Who Can Access Sealed Montana Divorce Records?
Only the named parties, their attorneys, and individuals granted a specific court order may access sealed Montana divorce records. The clerk cannot release a sealed file to the general public, and a third party seeking access must file a motion demonstrating good cause that outweighs the sealing parties' privacy interests.

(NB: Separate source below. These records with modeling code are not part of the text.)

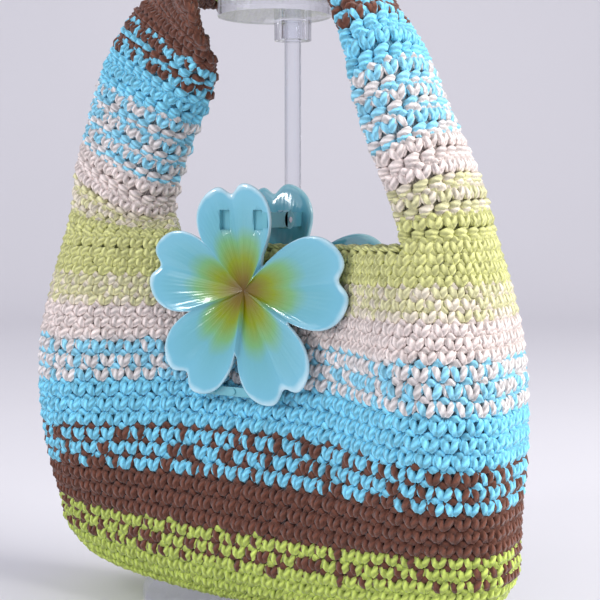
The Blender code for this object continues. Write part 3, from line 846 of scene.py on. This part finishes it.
def lay(wall, name, stitch, across, up, width, height, yarns, inward=0.0, twist=TWIST_CHANCE):
    """Bends one kind of stitch over a wall at many places and sweeps all its strands.

    across and up are the stitches' middles, width and height their sizes, all as shares of the wall.
    """
    count = len(across)
    width, height = (np.broadcast_to(size, count)[:, None] for size in (width, height))
    swap = draw.random(count) < twist
    legs = {sign: swap ^ (draw.random(count) < LEG_TWIST_CHANCE) for sign in (-1.0, 1.0)}
    paths, normals, radii, tints = [], [], [], []
    for table, thick, strand in stitch:
        leg = legs[1.0 if table[:, 0].mean() > 0.0 else -1.0]
        shift = draw.normal(0.0, WOBBLE, (count, 2))
        a = across[:, None] + (table[None, :, 0] + shift[:, :1]) * width
        b = up[:, None] + (table[None, :, 1] + shift[:, 1:]) * height
        points, out = wall.at(a, b)
        depth = table[None, :, 2:3]
        if inward:
            out = -out
            depth = depth + inward
        paths.append(points + out * depth)
        normals.append(out)
        wide = STRAND_RADIUS * thick * (1.0 + draw.normal(0.0, THICKNESS_WOBBLE, (count, 1)))
        radii.append(wide * np.array(SWELL)[None])
        tint = np.where((strand + leg)[:, None] % 2 == 0, yarns[0], yarns[1])
        tints.append(tint * (1.0 + draw.normal(0.0, TINT_WOBBLE, (count, 1))))
    paths, normals, radii, tints = (np.concatenate(v) for v in (paths, normals, radii, tints))
    return sweep_strands(name, paths, normals, radii, np.clip(tints, 0.0, 1.0))


print("a stitch is", round(round_length / STITCHES_ROUND * 1000, 1), "mm wide at the rim")

# %% [markdown]
# ## The body's rows
# The bag is worked in a spiral, so each row starts a little further round than the one below. Its 27 rows make
# three pieces here, to keep each one light enough to handle.

# %% Body rows
def body_piece(name, first, last):
    """The stitches of some rows of the body, all round."""
    rows = np.arange(first, last).repeat(STITCHES_ROUND)
    places = np.tile(np.arange(STITCHES_ROUND), last - first)
    across = (places + 0.5 + DRIFT * rows) / STITCHES_ROUND
    below, above = np.array([row[:2] for row in body_rows])[rows].T
    pairs = np.array([held_together(*row[2:]) for row in body_rows])[rows]
    yarns = (pairs[:, 0], pairs[:, 1])
    piece = lay(body, name, FRONT_STITCH, across, 0.5 * (below + above),
                1.0 / STITCHES_ROUND, above - below, yarns)
    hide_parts("bag_body")
    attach(piece, "bag_and_stand")


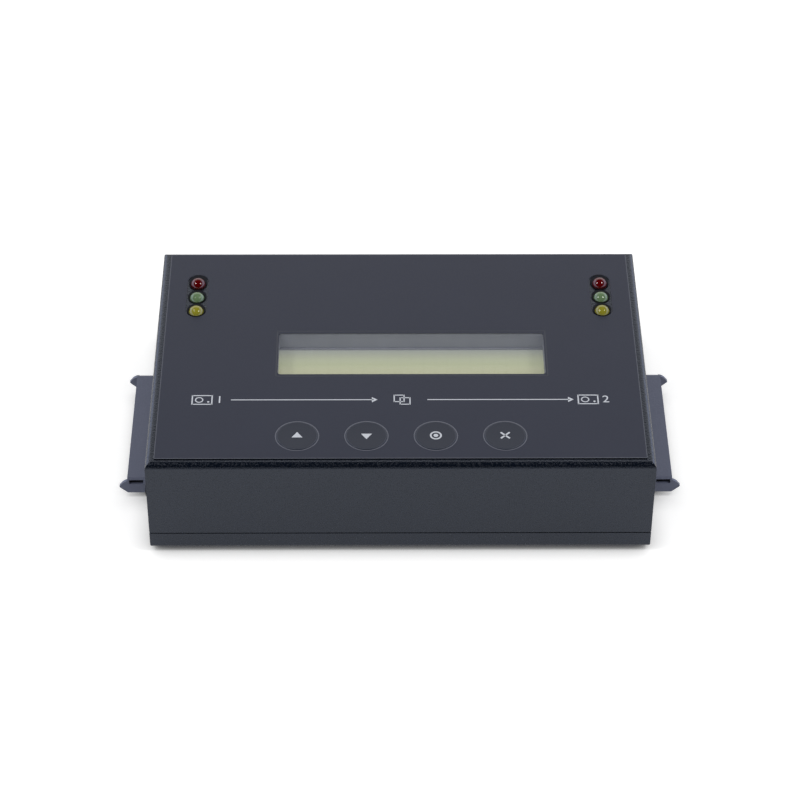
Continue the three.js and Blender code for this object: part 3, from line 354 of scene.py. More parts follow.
bright_nickel = bare_metal("nickel_plated_steel", "#c9ccd1", roughness=0.26)
black_oxide = bare_metal("blackened_steel", "#26282c", roughness=0.36)
# near black for the film's front cut edge: a painted shadow under that edge
front_edge_painted_shadow = moulded_plastic("black_painted_shadow", "#07080b", roughness=0.7)
bezel_lacquer = moulded_plastic("grey_bezel_lacquer", "#868996", roughness=0.45)
# paler lacquer for the frame's cut edges: painted light on the shaded walls of the opening
bezel_edge_painted_light = moulded_plastic("pale_bezel_edge_painted_light", "#a4a7b2", roughness=0.45)
gasket_foam = moulded_plastic("closed_cell_foam", "#9a9dac", roughness=0.75, grain_mm=0.4, depth_mm=0.05)
# near black for the sheets behind the hood slots and round the lamps: painted shade
painted_shade_black = moulded_plastic("painted_shade_black", "#090b14", roughness=0.95, grain_mm=0.3, depth_mm=0.1)
gold_flash = bare_metal("gold_flash", "#d8b25a", roughness=0.24)
brass_pin = bare_metal("turned_brass", "#c9a45a", roughness=0.28)
milled_aluminium = bare_metal("extruded_aluminium", "#b3b7bd", roughness=0.34)
crystal_glass = reflective_display()
board_green = circuit_board()
foot_rubber = rubber_finish()
LAMP_EPOXIES = {
    "red": lamp_epoxy("red_epoxy", "#5a0308", "#6e080d"),
    "green": lamp_epoxy("green_epoxy", "#6a885f", "#819d75"),
    "yellow": lamp_epoxy("yellow_epoxy", "#989328", "#aea83a"),
}

CAD_FINISHES = {
    case_paint: ["top_cover", "base_chassis"],
    dock_paint: [f"{side}_dock_bracket" for side in SIDES],
    overlay_film: ["panel_overlay"],
    pane_acrylic: ["display_window"],
    key_face: [f"key_{key}" for key in KEYS],
    grey_acetal: [f"plunger_{key}" for key in KEYS],
    black_abs: [*[f"key_switch_{key}" for key in KEYS],
                "buzzer", "board_link", "dc_jack", "power_switch_housing", "power_rocker"],
    black_nylon: [*[f"{side}_sata_receptacle" for side in SIDES], "serial_insert"],
    bezel_lacquer: ["display_frame"],
    crystal_glass: ["display_glass"],
    light_guide: ["display_backlight"],
    board_green: ["display_board", "control_board", "main_board"],
    epoxy_case: ["controller_chip", "memory_chip"],
    milled_aluminium: ["heatsink"],
    sleeve: ["power_capacitor"],
    brass_pin: ["dc_pin"],
    bright_nickel: ["serial_shell", *[f"{side}_jackscrew" for side in SIDES],
                    *[f"panel_screw_{side}" for side in SIDES],
                    *[f"board_screw_{corner}" for corner in CORNERS]],
    black_oxide: [f"case_screw_{corner}" for corner in CORNERS],
    foot_rubber: [f"foot_{corner}" for corner in CORNERS],
    **{epoxy: [f"{side}_lamp_{tone}" for side in SIDES] for tone, epoxy in LAMP_EPOXIES.items()},
}
for material, names in CAD_FINISHES.items():
    for name in names:
        nodes[name].data.materials.clear()
        nodes[name].data.materials.append(material)


# Making pieces
def add_piece(name, shape, material, body):
    """Turns a bmesh into a piece that rides on a body."""
    mesh = bpy.data.meshes.new(name)
    shape.to_mesh(mesh)
    shape.free()
    mesh.materials.append(material)
    piece = bpy.data.objects.new(name, mesh)
    bpy.context.scene.collection.objects.link(piece)
    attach(piece, body)
    return piece


def smooth(piece, degrees=30):
    """Smooth shading that keeps edges sharper than the angle, with flat faces kept flat."""
    shape = bmesh.new()
    shape.from_mesh(piece.data)
    limit = math.radians(degrees)
    for face in shape.faces:
        face.smooth = True
    for edge in shape.edges:
        edge.smooth = len(edge.link_faces) == 2 and edge.calc_face_angle() < limit
    shape.to_mesh(piece.data)
    shape.free()
    weighted = piece.modifiers.new("even_normals", "WEIGHTED_NORMAL")
    weighted.keep_sharp = True


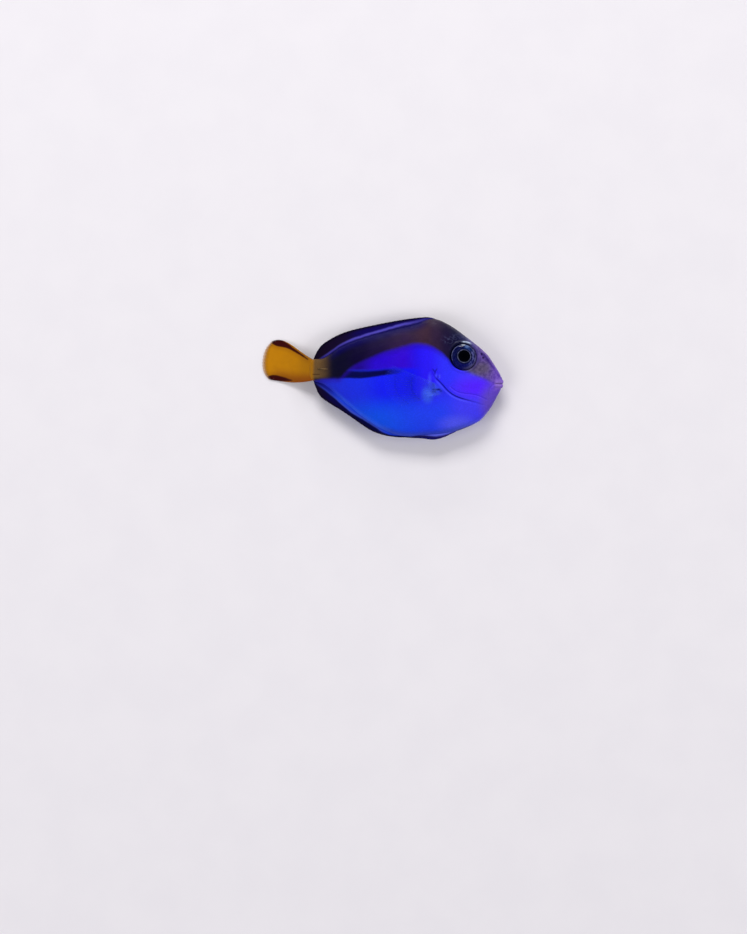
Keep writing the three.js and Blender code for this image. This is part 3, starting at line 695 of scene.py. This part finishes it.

When a Montana District Court seals a divorce file, access shrinks to a defined circle. The spouses named on the record and their legal representatives retain full access. Everyone else — including journalists, researchers, and family members — is locked out unless they obtain a court order. To secure that order, the requesting party files a motion in the same District Court that sealed the record, articulating why disclosure serves a legitimate purpose strong enough to override the privacy interests that justified sealing. The judge again balances Article II, Section 9's right to know against Article II, Section 10's right to privacy. This is a deliberately high bar. Separately, the DPHHS Office of Vital Records handles sealed adoption files and court-order name changes through its Amendments Program Officer, a process distinct from unsealing a District Court divorce file. Because standards and contacts differ, confirm the correct procedure with the specific Clerk of District Court that holds your case.